With our Leadership Program – LEAP, we inspire young people to have an empowered voice and encourage them to be proactive about change continuously. We accompany them for at least nine months to help develop new habits, build their confidence, and guide them as they mentor and support peers.
Each of these and other oikos programs devote great attention to the transformative power of student-driven activities. By placing young people in the driving seat of the reform, we provide them with hands-on experience, tools, and relevant competencies to turn their frustration with the current status quo into effective actions.
The September protests have proved especially impactful in convincing our stakeholders to trust student leadership and open up to change. “The protests have slowly opened new doors to us, especially in the education sector. They seem to be the first stakeholders influenced by the youth, as top management representatives at universities are more willing to embed sustainability in their programs and operations. (For example, take a look at Climate Emergency Letters.) And it is just the beginning. This generation of young people demand more, and we need to accompany them in their efforts to deeply change our economic system.” – Clementine, oikos International President, said.

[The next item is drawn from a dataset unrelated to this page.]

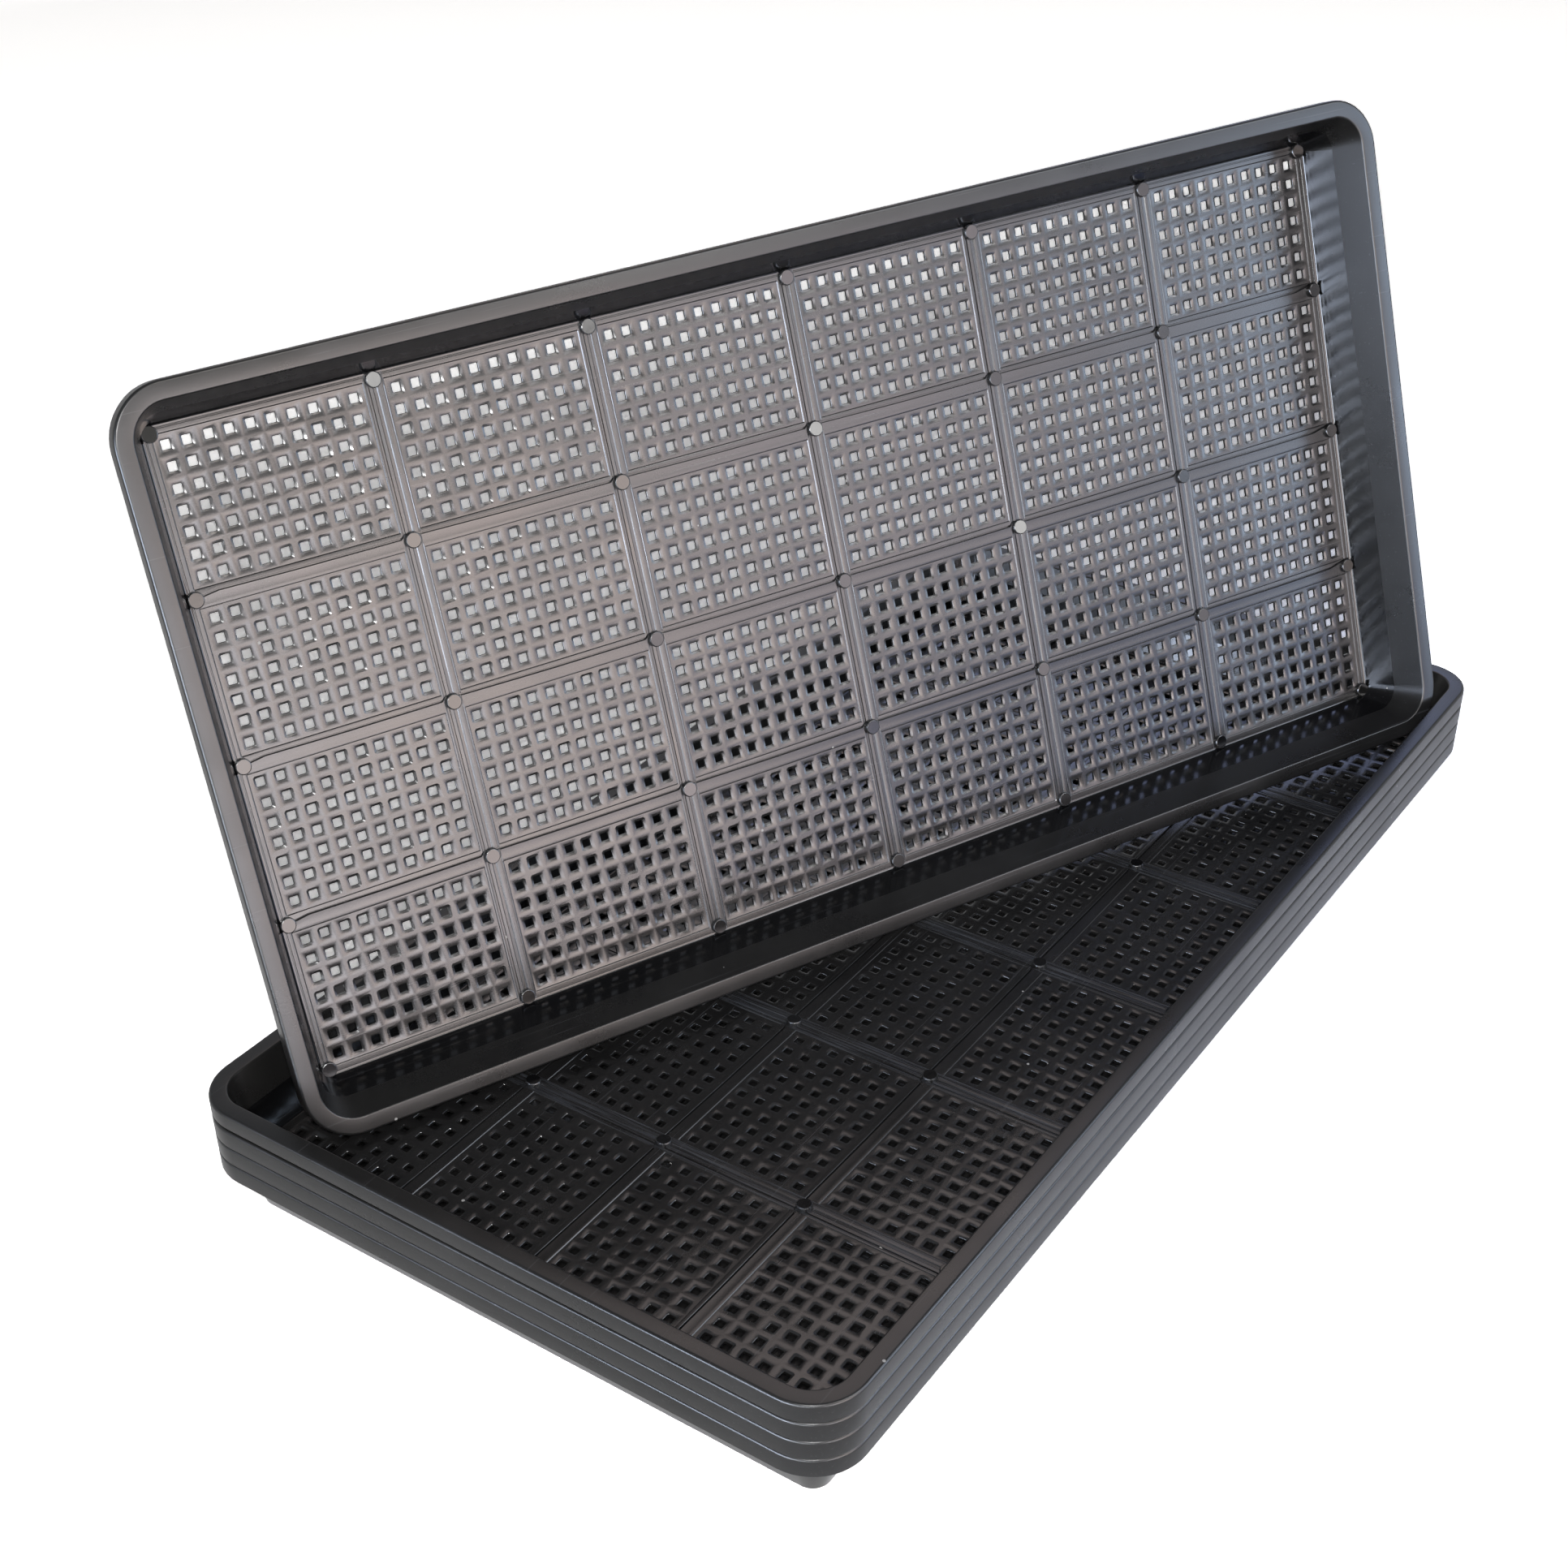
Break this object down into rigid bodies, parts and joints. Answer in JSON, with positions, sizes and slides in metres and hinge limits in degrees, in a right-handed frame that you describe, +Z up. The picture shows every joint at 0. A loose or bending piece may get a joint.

“It’s very important to finally see that the desire to act has become a mass phenomenon. Greta is quite a hero if you ask me, and I’m not easily impressed.” – Linus, oikos St.Gallen alum, said. Greta Thunberg, the astonishing 16-year-old from Sweden, taught us all the most important lessons: “no one is too small to make a difference” and nobody should be afraid to be the first to demand change.
Tides of time often languish our resolve, but we cannot afford to weary now. To save our imperiled planet, we have to fight and win battles constantly. That’s why today, more than ever, it matters so much to keep the momentum going and bring the spirit of September’s protests everywhere – to our universities, workplaces, and neighborhoods.